Monika Sprüth and Philomene Magers are pleased to present new works by Peter Fischli and David Weiss in London. The solo exhibition consists of sculptures created between 2010 and 2012 and are connected to the group of works in unfired clay which the artists displayed at the 54th Venice Biennial in 2011.

In the current exhibition, Fischli and Weiss continue their ongoing observations of the unspectacular, everyday world with objects of unfired clay and black rubber. Their oeuvre consists of sculptures, photographs, films and videos, materials they have been working with since the early 1980s. For example, in the Rubber Sculptures (since 1986), the artists create true-to-life, rubber casts of natural objects and typical items of everyday use, while in the series Plötzlich diese Übersicht ("Suddenly This Overview," 1981) they imaginatively re-enact a revised history of humanity through several hundred sculptures of unfired clay.

In Walls, Corners, Tubes, the artists present a series of objects with geometrical bodies which have the form of walls, corners, and tubes and are made alternately of black rubber and unfired clay. Both the shapes of the objects and their titles such as Wand aus Ton ("Wall of Clay," 2012) or Röhre aus Gummi ("Tube of Rubber," 2012) recall functional elements, such as those often found at building supplies stores. Placed on high, white pedestals, the sculptures appear in various scales which distance them from their origin in the observed forms of reality. On the one hand, their dimensions are oriented towards the human body, so that they automatically relate to it like tools or items for everyday use. On the other hand, they become sculptures which, on a reduced scale, demonstrate an affinity to the objecthood of the Minimal Art of the 1960s.

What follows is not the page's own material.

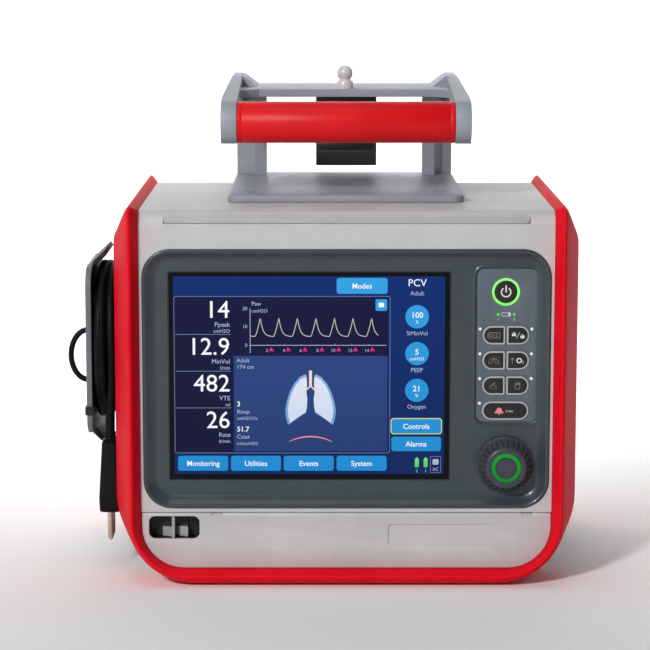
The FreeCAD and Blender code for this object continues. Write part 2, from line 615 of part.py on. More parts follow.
insideTube = tube("case_half-16", "inspired_y", "port_z", "port_radius", "7.5", "port_reach-case_half+16",
                  "X")
insideFlange = tube("case_half+wall", "inspired_y", "port_z", "16", "7.5", "3", "X")
keep("inspiratory_port", fuse(insideTube, insideFlange))
valveTube = tube("case_half-20", "expired_y", "port_z", "port_radius+1.8", "port_radius",
                 "port_reach-case_half+20", "X")
valveEnd = rod("case_half-24", "expired_y", "port_z", "port_radius+1.8", "5", "X")
keep("expiratory_valve", fuse(valveTube, valveEnd))
coverRing = tube("case_half+wall+0.4", "expired_y", "port_z", "19", "port_radius+1.9", "7", "X")
coverEars = [block(("case_half+wall+0.4", "case_half+wall+7.4"), ("expired_y-3", "expired_y+3"), span)
             for span in (("port_z+17", "port_z+22"), ("port_z-22", "port_z-17"))]
keep("expiratory_lock_ring", fuse(coverRing, *coverEars))
sensorBase = block(("case_half+wall", "case_half+wall+3"), ("-55", "-43"), ("66", "104"))
sensorNipples = [tube("case_half+wall+3", "-49", z, "2.4", "1.2", "8", "X") for z in ("76", "94")]
keep("flow_sensor_ports", fuse(sensorBase, *sensorNipples))
keep("oxygen_inlet", fuse(tube("case_half+wall", "44", "60", "8", "4", "11", "X"),
                          tube("case_half+wall", "44", "60", "11", "4", "4", "X")))


# Mains inlet, connector and lead

inletFlange = block(("-case_half-wall-1.6", "-case_half-wall"), ("inlet_y-25", "inlet_y+25"),
                    ("inlet_z-inlet_tall/2-3", "inlet_z+inlet_tall/2+3"))
inletBody = block(("-case_half-wall", "-case_half+20"),
                  ("inlet_y-inlet_wide/2-1.2", "inlet_y+inlet_wide/2+1.2"),
                  ("inlet_z-inlet_tall/2-1.2", "inlet_z+inlet_tall/2+1.2"))
inletWell = block(("-case_half-wall-2", "-case_half+14"),
                  ("inlet_y-inlet_wide/2+1", "inlet_y+inlet_wide/2-1"),
                  ("inlet_z-inlet_tall/2+1", "inlet_z+inlet_tall/2-1"))
keep("ac_inlet", cut(fuse(inletFlange, inletBody), inletWell))
connectorNose = plate("side", ("inlet_y-inlet_wide/2+1.4", "inlet_y+inlet_wide/2-1.4"),
                      ("inlet_z-inlet_tall/2+1.4", "inlet_z+inlet_tall/2-1.4"), "2", "-case_half-wall-2",
                      "-case_half+12")
connectorBody = plate("side", ("inlet_y-13", "inlet_y+13"), ("inlet_z-14", "inlet_z+12"), "4",
                      "-case_half-21", "-case_half-wall-2")
connectorRelief = taper("-case_half-12", "inlet_y", "inlet_z+11", "6", "lead_dia/2+0.6", "24", "Z")
keep("ac_connector", fuse(connectorNose, connectorBody, connectorRelief))


def coilSolid():
    """The wound lead as one ring: a rounded oblong with a hole for the holder's core."""
    half, low, high, deep = size("coil_half"), size("coil_low"), size("coil_high"), size("coil_depth")
    corner, x0, x1 = size("coil_corner"), size("coil_out"), size("coil_in")
    rings = []
    for inset in (0, deep):
        ring = roundedRing(-half + inset, half - inset, low + inset, high - inset, corner - inset, 0)
        ring.rotate(Vector(), Vector(0, 0, 1), 90)
        rings.append(Part.Face(ring.translated(Vector(x0, 0, 0))).extrude(Vector(x1 - x0, 0, 0)))
    ring = rings[0].cut(rings[1])
    return ring.makeFillet(5, [e for e in ring.Edges if abs(e.BoundBox.XLength) < 0.01])


keep("cord_coil", feature(coilSolid()))
cordTube("cord_lead_in", [(-140.2, 30, 85), (-140.2, 30, 91), (-142.5, 34, 97)], size("lead_dia"))
leadOut = [(-149.5, -45, 118), (-150.6, -44.6, 107.5), (-151.4, -44, 97.5), (-151.4, -44, 87)]
cordTube("cord_lead_out", leadOut, size("lead_dia"))


def makePlug():
    """A flat plug that widens from its strain relief to its face."""
    x, y, low, high = size("lead_x"), size("lead_y"), size("plug_low"), size("plug_high")
    collar = 6
    rings = []
    for z, wide, deep, corner in ((high - collar, 10.6, 15, 4.5), (low + 9, 14.6, 21, 5), (low, 14, 20.4, 5)):
        ring = roundedRing(-wide / 2, wide / 2, -deep / 2, deep / 2, corner, 0)
        ring.rotate(Vector(), Vector(1, 0, 0), 90)
        rings.append(ring.translated(Vector(x, y, z)))
    relief = Part.makeCone(4.4, size("lead_dia") / 2 + 0.5, collar, Vector(x, y, high - collar))
    return Part.makeLoft(rings, True, True).fuse(relief)


keep("plug_body", feature(makePlug()))
keep("plug_pins", fuse(*[rod("lead_x", f"lead_y{dy}", "plug_low-19", "2", "19") for dy in ("-6", "+6")]))

# Lead holder: an outer plate on a core, with the rubber keeper

holderPlate = plate("side", ("-45", "45"), ("84", "193"), "14", "-166.3", "-162.4")
holderCore = cut(plate("side", ("-36", "36"), ("105", "179"), "24", "-162.4", "-case_half-wall"),
                 plate("side", ("-32.5", "32.5"), ("108.5", "175.5"), "20.5", "-162.4", "-case_half-wall+1"))


def holderLips():
    """The plate's two ends, bent in over and under the wound lead."""
    upper = [(-166.3, -26, 188), (-162.4, -26, 191), (-153.6, -26, 199.4), (-155.4, -26, 202.2),
             (-166.3, -26, 191.6)]
    lower = [(-166.3, -26, 88.5), (-162.4, -26, 86.5), (-156.5, -26, 79.5), (-158.6, -26, 77),
             (-166.3, -26, 84.5)]
    return prism(upper, (0, 52, 0)).multiFuse([prism(lower, (0, 52, 0))])


keep("cord_holder", fuse(holderPlate, holderCore, feature(holderLips())))
loopRoute = [(-166.3, -42.8, 153), (-170.6, -42.8, 153), (-175.4, -43.4, 146.5), (-176.2, -43.6, 136),
             (-171.8, -42.8, 121), (-166.3, -42.8, 121)]
cordTube("retaining_loop", loopRoute, 3.6)


# Handle

basePlate = plate("top", ("-plate_half", "plate_half"), ("plate_front", "handle_back"), "8", "case_top",
                  "case_top+plate_thick")
plateHoles = [rod(x, y, "case_top-1", "3.2", "plate_thick+2") for x, y in
              (("-61", "-24"), ("61", "-24"), ("-35", "82.5"), ("35", "82.5"))]
keep("handle_base_plate", cut(basePlate, *plateHoles))


def makeHandleFrame():
    """Two faceted posts, the deck between them and two arms that reach forward to the grip."""
    floor, low, high = size("case_top") + size("plate_thick"), size("deck_low"), size("deck_high")
    back, inner, outer = size("handle_back"), size("arm_in"), size("arm_out")
    gripY, gripZ, radius = size("grip_y"), size("grip_z"), size("grip_radius") + 0.5
    post = prism([(53, 86, floor), (61.5, 86, floor), (67, 97, floor), (74, 100, floor), (74, back, floor),
                  (56, back, floor)], (0, 0, high - floor))
    deck = box(0, inner + 0.5, size("deck_front"), back, low, high)
    arm = [(inner, back, 309), (inner, 70, 308), (inner, gripY, gripZ + radius),
           (inner, gripY, gripZ - radius), (inner, 60, low - 6), (inner, back, low - 8)]
    neck = prism(arm, (outer - inner, 0, 0))
    nose = cylinder(inner, gripY, gripZ, radius, outer - inner, (1, 0, 0))
    web = prism([(inner - 12, size("deck_front"), low), (inner + 1, size("deck_front"), low),
                 (inner + 1, size("deck_front") - 14, low)], (0, 0, high - low))
    taper = prism([(outer, gripY + 20, 240), (outer + 1, gripY + 20, 240), (outer + 1, back + 1, 240),
                   (outer - 3.6, back + 1, 240)], (0, 0, 90))
    slope = [(inner + 1, 66, 308.6), (inner - 1.5, 66, 308.2), (inner - 13, 66, low + 3),
             (inner + 1, 66, low + 3)]
    gusset = prism(slope, (0, back - 66, 0))
    right = post.multiFuse([deck, neck, nose, web, gusset]).cut(taper)
    return right.fuse(mirrored(right)).removeSplitter()


keep("handle_frame", feature(makeHandleFrame()))
gripBar = rod("-arm_in", "grip_y", "grip_z", "grip_radius", "2*arm_in", "X")
keep("handle_grip", gripBar)


def makeHook():
    """A hanging block with a hollowed front for a bed rail."""
    solid = box(-19.5, 22, 92, size("handle_back"), 246, size("deck_low"))
    return solid.cut(cylinder(-20, 84, 268, 14, 43, (1, 0, 0)))


keep("bed_rail_hook", feature(makeHook()))
keep("ball_stud", fuse(rod("0", "stud_y", "deck_high", "5.5", "6"), feature(
    Part.makeSphere(size("ball_radius"), Vector(0, size("stud_y"), size("deck_high") + 10.4)))))

screws = [fuse(rod(x, y, "case_top+plate_thick-2.4", "3.1", "2.2"), rod(x, y, "case_top-6", "1.8", "9"))
          for x, y in (("-61", "-24"), ("61", "-24"), ("-35", "82.5"), ("35", "82.5"))]
keep("handle_screws", fuse(*screws))


def export():
    doc.recompute()
    for thing in doc.Objects:
        if {"Invalid", "Error"} & set(thing.State):
            raise RuntimeError(f"{thing.Label} did not recompute: {thing.State}")
    for label, thing in pieces.items():
        if thing.Shape.isNull() or not thing.Shape.isValid():
            raise RuntimeError(f"{label} has no valid shape")
    os.makedirs("parts", exist_ok=True)
    for label, thing in pieces.items():
        thing.Shape.exportStep(f"parts/{label}.step")
    print(len(pieces), "pieces")


export()
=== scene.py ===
import json
import math

import bmesh
import bpy
import numpy as np
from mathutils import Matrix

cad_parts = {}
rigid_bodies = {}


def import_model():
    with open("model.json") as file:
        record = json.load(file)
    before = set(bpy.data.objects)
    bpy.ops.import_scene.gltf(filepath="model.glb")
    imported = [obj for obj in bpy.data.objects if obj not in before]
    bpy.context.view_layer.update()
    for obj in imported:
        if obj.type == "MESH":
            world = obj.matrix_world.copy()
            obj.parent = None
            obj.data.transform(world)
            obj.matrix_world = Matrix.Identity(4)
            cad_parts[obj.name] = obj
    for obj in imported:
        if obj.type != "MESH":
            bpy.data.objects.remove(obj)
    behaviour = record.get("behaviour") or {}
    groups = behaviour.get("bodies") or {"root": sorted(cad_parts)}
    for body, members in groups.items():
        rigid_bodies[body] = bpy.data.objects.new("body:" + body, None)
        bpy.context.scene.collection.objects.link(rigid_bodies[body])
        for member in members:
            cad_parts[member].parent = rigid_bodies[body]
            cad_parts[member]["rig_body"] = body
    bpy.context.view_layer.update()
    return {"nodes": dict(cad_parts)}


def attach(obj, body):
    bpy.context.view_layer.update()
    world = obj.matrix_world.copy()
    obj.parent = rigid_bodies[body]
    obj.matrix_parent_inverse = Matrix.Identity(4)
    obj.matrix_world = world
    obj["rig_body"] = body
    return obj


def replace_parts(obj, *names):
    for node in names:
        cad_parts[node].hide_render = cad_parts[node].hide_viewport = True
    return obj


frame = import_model()

mm = 0.001
nodes = frame["nodes"]
scene = bpy.context.scene


# Materials

def tone(r, g, b):
    # screen colour, 0 to 255 a channel, to the linear light that a shader takes
    part = np.array([r, g, b]) / 255
    linear = np.where(part <= 0.04045, part / 12.92, ((part + 0.055) / 1.055) ** 2.4)
    return (*linear.tolist(), 1.0)


def addNode(tree, kind, inputs=None, **settings):
    made = tree.nodes.new(kind)
    for key, value in settings.items():
        setattr(made, key, value)
    for key, value in (inputs or {}).items():
        if isinstance(value, bpy.types.NodeSocket):
            tree.links.new(value, made.inputs[key])
        else:
            made.inputs[key].default_value = value
    return made


def mixTones(tree, factor, first, second):
    # inputs 0, 6 and 7 of a colour mix are its factor and its two colours
    return addNode(tree, "ShaderNodeMix", {0: factor, 6: first, 7: second}, data_type="RGBA").outputs[2]


def rangeOf(tree, value, low, high, start=0.0, end=1.0):
    return addNode(tree, "ShaderNodeMapRange", {0: value, 1: start, 2: end, 3: low, 4: high}).outputs[0]


def mould(base, shade, rough, spread=0.1, grain=1500, relief=0.1, cloud=35, metal=0.0, coat=0.0,
          gloss=0.5, edge=None, bump=None):
    # base drifts to shade in soft clouds; a fine grain gives the relief and breaks up the shine
    made = bpy.data.materials.new("mould")
    made.use_nodes = True
    tree = made.node_tree
    shader = tree.nodes["Principled BSDF"]
    place = addNode(tree, "ShaderNodeTexCoord").outputs["Object"]
    broad = addNode(tree, "ShaderNodeTexNoise", {"Vector": place, "Scale": cloud, "Detail": 5.0}).outputs[0]
    fine = addNode(tree, "ShaderNodeTexNoise", {"Vector": place, "Scale": grain, "Detail": 2.0}).outputs[0]
    colour = mixTones(tree, rangeOf(tree, broad, 0.0, 1.0, 0.35, 0.65), tone(*base), tone(*shade))
    if edge:
        # paler where the surface turns sharply: partly edge wear, partly a painted highlight on ridges and
        # edges
        turn = addNode(tree, "ShaderNodeNewGeometry").outputs["Pointiness"]
        colour = mixTones(tree, rangeOf(tree, turn, 0.0, 0.6, 0.52, 0.62), colour, tone(*edge))
    tree.links.new(colour, shader.inputs["Base Color"])
    tree.links.new(rangeOf(tree, fine, rough - spread, rough + spread, 0.3, 0.7), shader.inputs["Roughness"])
    height = bump(tree, place, fine) if bump else fine
    raised = addNode(tree, "ShaderNodeBump", {"Height": height, "Strength": relief, "Distance": 0.0004})
    tree.links.new(raised.outputs[0], shader.inputs["Normal"])
    shader.inputs["Metallic"].default_value = metal
    shader.inputs["Coat Weight"].default_value = coat
    shader.inputs["Coat Roughness"].default_value = 0.12
    shader.inputs["Specular IOR Level"].default_value = gloss
    return made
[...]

With black rubber and unfired clay, the objects are made out of two materials which, through the processes of casting and modelling, achieve a transition from formless material into clearly outlined shapes. In realizing these shapes as precisely as possible, the artists explore the physical characteristics of the materials. The interaction of the artists with the materials is brought to light along with their fascination with the difficulty of imparting an exact form to them. In addition, the sculptures focus on the visually and tactilely perceptible contrast between the two different materials. With its synthetic materiality, the black rubber imbues the objects with an opaque, light-reflecting texture which ennobles them and transfers them into the domain of fetishistic commodities of mass industry. In contrast, the raw, unfired, mineral material of clay emphasizes the processual nature of the act of shaping and evokes a delicate, changeable consistency. The working with clay, one of the primary gestures of artists who use their hands and a typical characteristic of amateur culture, stands in contrast to the precise execution of the technique of casting in rubber. Inasmuch as the almost identical forms are created out of the two contrasting materials, there is an evocation of the differences between culture and nature, rapid technical production and slow meticulous craftsmanship, resistance and evanescence.

In the exhibition space, the sculptures are assembled upon the pedestals into a museum-like arrangement which is reminiscent of an ethnographic archive. The walls, corners, and tubes are exhibited as archetypal fragments and artefacts, even though the simplicity of the forms and the laconically formulated titles such as Kurze Ecke aus Gummi ("Narrow Corner of Rubber") or Kleine Röhre aus Ton mit Loch ("Small Tube of Clay with Hole") contrast with the serious atmosphere of the presentation. Oscillating between scientific objectivity and tricky reproduction, the staging, as if in the cabinet of a museum, tells of another experience of the world whose various aspects are isolated, rearranged, and ultimately displayed in a reinterpretation of reality. The configuration likewise includes two objects of unfired clay that make reference to forms of reality which can be specifically designated; Hundenapf ("Dog Bowl," 2012) and Waldboden ("Forest Floor," 2011). The dog bowl is an everyday object which the artists already replicated in 1986-87 in the series of the Rubber Sculptures, and which in 2012 was produced for the first time in unfired clay. The cylindrical shape of the dog bowl approaches the geometrical shape of the other objects, but clearly demonstrates its affiliation with the domain of everyday life. Together with the abstract objects, the two objects subtly usher the entire group back into a domestic framework which is familiar to us.

The Swiss artists Peter Fischli (b.1952) and David Weiss (1946-2012) are currently represented with new plaster figures as well as a projection of their airport photographs at the 13th International Architectural Exhibition, Common Ground, curated by David Chipperfield, at the Venice Architecture Biennial 2012. Their works have been on view at a large number of biennials as well as in extensive retrospectives at Tate Modern, London (2006), at Kunsthaus Zürich (2007), as well as at Deichtorhallen Hamburg (2008). In 2003, the artistic duo were awarded the Golden Lion at the 50th Venice Biennial for their multimedia installation Fragenprojektion ("Questions," 1981-2002). They were represented at documenta X in 1997, and their film Der Lauf der Dinge ("The Way Things Go") was shown at documenta VIII in 1987. In recent years, their works have been presented in solo exhibitions at the Art Institute of Chicago, USA (2011), at the Sammlung Goetz, Munich (2010), at the 21st Century Museum of Contemporary Art, Kanazawa, Japan (2010), as well as at the Gwangju Biennial, South Korea (2010). In 2009, Fischli and Weiss presented the solo exhibition Objects on Pedestals at Sprüth Magers London.